───── Data for the task
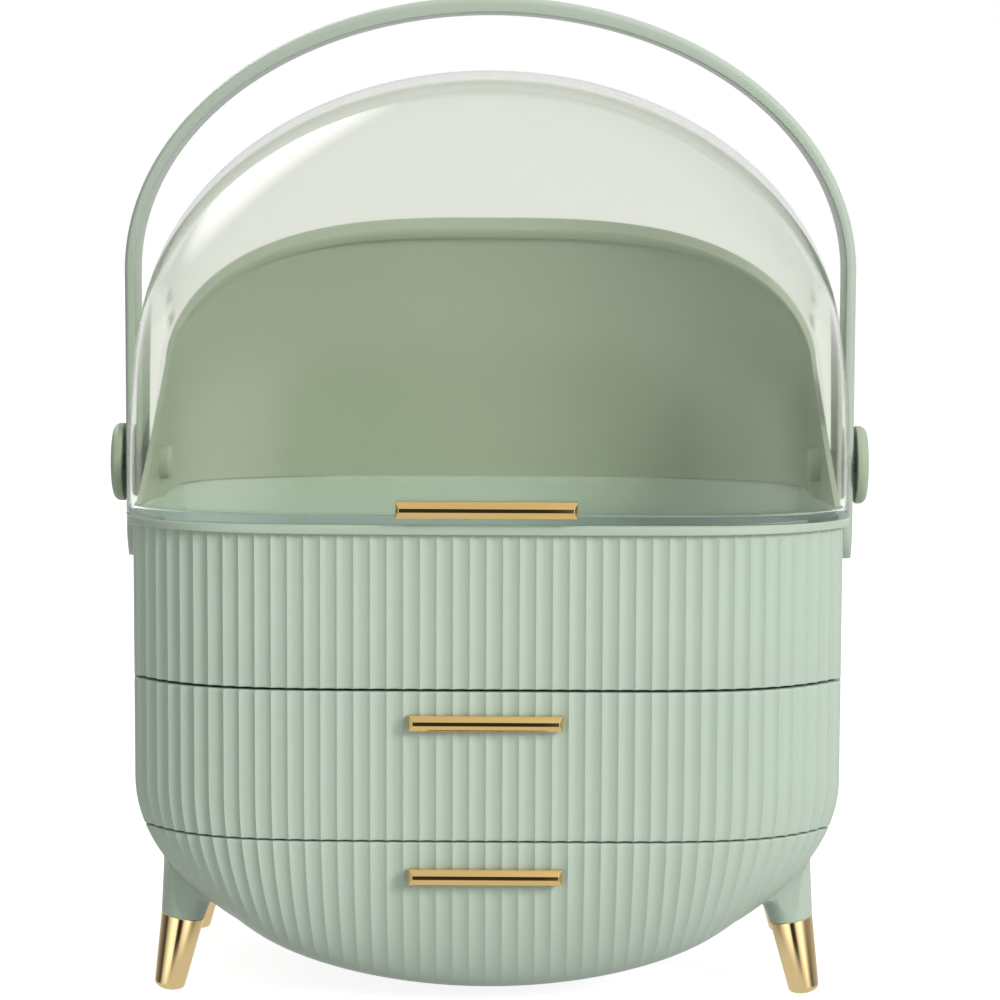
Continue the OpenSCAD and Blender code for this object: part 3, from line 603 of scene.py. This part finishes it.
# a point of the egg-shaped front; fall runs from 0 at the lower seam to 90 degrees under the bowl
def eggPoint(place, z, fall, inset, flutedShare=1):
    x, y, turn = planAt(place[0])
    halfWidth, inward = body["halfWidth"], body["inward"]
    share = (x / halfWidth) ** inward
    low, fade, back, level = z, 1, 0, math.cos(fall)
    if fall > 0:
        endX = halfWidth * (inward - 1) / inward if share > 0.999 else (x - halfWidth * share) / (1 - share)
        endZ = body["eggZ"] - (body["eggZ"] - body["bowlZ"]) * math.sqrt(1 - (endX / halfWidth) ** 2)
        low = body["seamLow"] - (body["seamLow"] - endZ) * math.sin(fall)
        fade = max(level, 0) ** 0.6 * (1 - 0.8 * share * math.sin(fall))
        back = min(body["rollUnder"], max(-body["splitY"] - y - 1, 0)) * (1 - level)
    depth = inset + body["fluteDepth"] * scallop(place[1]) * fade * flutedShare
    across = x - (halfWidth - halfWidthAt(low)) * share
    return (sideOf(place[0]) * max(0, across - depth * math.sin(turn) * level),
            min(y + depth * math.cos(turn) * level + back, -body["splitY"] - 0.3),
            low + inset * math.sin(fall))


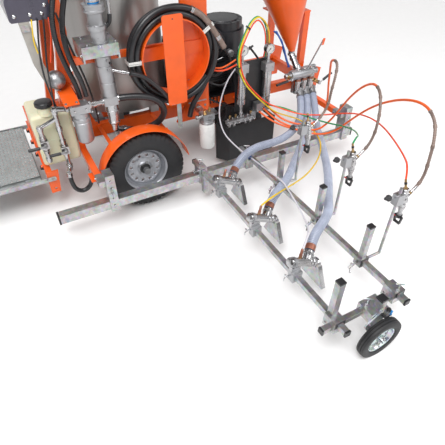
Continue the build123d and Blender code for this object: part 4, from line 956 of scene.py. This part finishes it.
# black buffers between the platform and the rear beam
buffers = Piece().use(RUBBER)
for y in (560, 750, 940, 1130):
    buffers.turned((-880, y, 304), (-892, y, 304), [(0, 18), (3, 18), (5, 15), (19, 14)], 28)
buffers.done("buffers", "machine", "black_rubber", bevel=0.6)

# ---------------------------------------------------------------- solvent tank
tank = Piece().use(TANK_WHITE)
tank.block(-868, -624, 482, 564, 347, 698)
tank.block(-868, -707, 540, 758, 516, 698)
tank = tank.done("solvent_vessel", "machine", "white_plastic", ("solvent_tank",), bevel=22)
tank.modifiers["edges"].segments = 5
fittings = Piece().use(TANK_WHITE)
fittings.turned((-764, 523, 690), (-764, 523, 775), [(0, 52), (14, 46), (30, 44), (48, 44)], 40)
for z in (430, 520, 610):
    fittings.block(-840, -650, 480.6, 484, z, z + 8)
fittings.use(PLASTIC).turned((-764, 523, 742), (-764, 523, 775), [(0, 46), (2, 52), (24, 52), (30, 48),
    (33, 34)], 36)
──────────
- _What the task asks_
Which lines contain "this"? Copy each of them out.

- _Result of the exercise_
Continue the OpenSCAD and Blender code for this object: part 3, from line 603 of scene.py. This part finishes it.
Continue the build123d and Blender code for this object: part 4, from line 956 of scene.py. This part finishes it.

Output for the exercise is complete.